Why build a Kawasaki-powered Leaf? Derek Young of San Francisco says it's actually quite simple: he wanted a motorcycle-powered car for the revs and the raw nature of it, and he chose the Leaf because it was cheap and relatively simple.
Being a front-wheel drive EV, the Nissan Leaf has very few mechanical components at the rear axle. Plus, he found one with a heavily degraded battery that wasn't worth much. So stuffing the Kawasaki ZX-10R engine into the trunk was the easiest and cheapest path to building Young's motorcycle-powered car. Of course, it wasn't as simple as just throwing the engine in there, as some heavy modifications were needed. Thankfully, being an engineer, Young was up to the task.
To mount the 998cc four-cylinder engine, Young modified a Lexus IS350 rear subframe to fit in the rear of the Leaf. Once the subframe was fitted, Young was able to mount the engine to it via custom brackets. Getting the engine to drive the rear axles was a bit trickier, though. Young had to connect the sequential transmission's chain drive to an idler sprocket, which then turned the differential. The diff came from Quaife and is meant specifically for putting motorcycle engines in cars.
With the engine in the trunk, Young separated it from the rest of the cabin with an acrylic wall and fed it air from a side window-mounted air intake. For air to exit the radiator, Young built a gurney flat at the back of the rear tailgate, creating a low-pressure area in which an exit flap could open.
You might think that after swapping the Kawasaki engine Young scrapped the Leaf's stock powertrain, but the opposite is true. Not only did he keep the stock electric motor and battery, he turned it into a fully functioning, all-wheel drive plug-in hybrid.
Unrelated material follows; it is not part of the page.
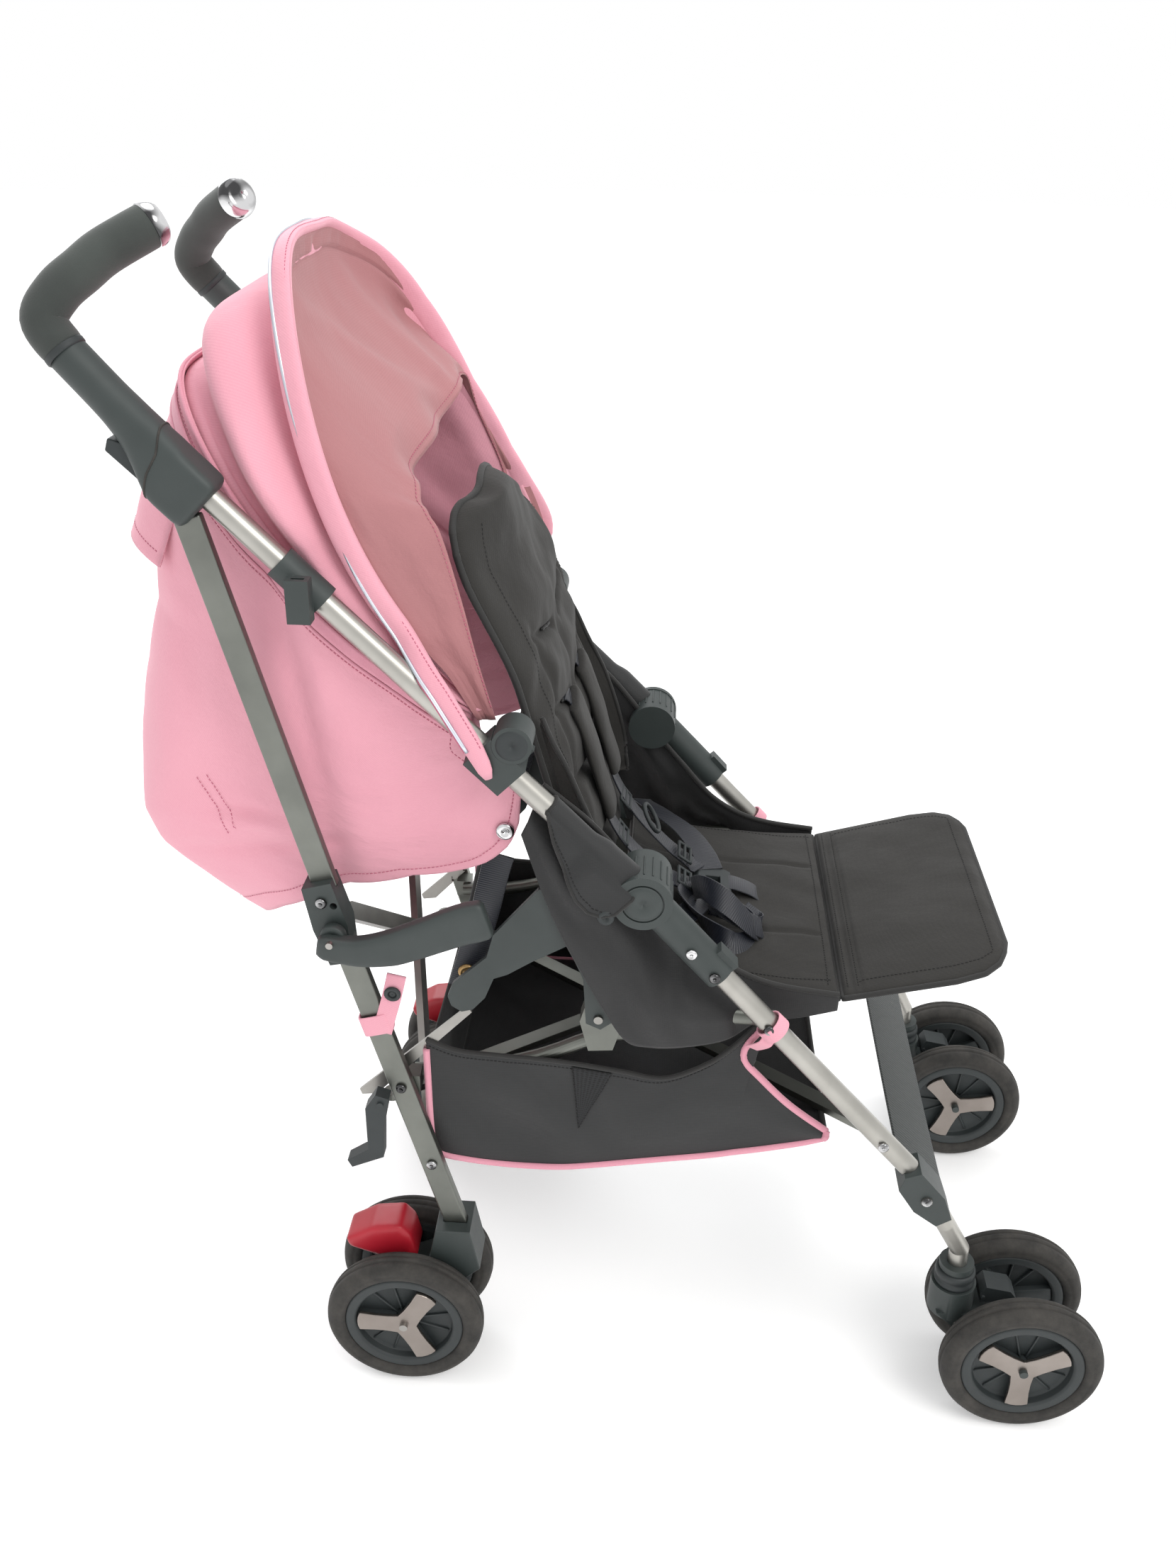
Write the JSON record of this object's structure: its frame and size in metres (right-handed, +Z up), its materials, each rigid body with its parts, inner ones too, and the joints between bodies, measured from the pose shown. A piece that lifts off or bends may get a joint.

A dial on the dashboard adjusts the level of hybrid intervention he wants, so the Young can choose from a 1:1 hybrid setting (both the electric motor and engine equally), pure EV mode, and an engine-biased max power mode.
Despite its pure EV mode, Young's screaming hybrid can't drive very far. Before the project even started, the Leaf's battery had degraded enough to drop its maximum range to around 25 miles. However, that's enough that the Kawasaki-powered hybrid can be driven quitely in EV mode around town, before opening the taps of its engine on more exciting roads.
Its brakes are made from a mashup of different car parts. For example, its front calipers are from a Nissan 370Z but the front rotors are from a Mustang, while the rear brakes are carryover from the Lexus IS350 rear subframe. It rides on Enkei wheels wrapped in Nexen tires.
Young uses his hybrid Leaf primarily as a track car and it looks like a blast. The engine screams to its 13,000 rpm redline and makes an incredible noise. It must be epic from inside the car, considering a piece of acrylic separates the driver's ears from the engine compartment. Young reckons more car companies should build exciting, inexpensive hybrids with high-revving engines. While that's a certainly unrealistic, we look forward to seeing more passion projects like this one, keeping internal combustion engines alive long after electrification has fully taken over.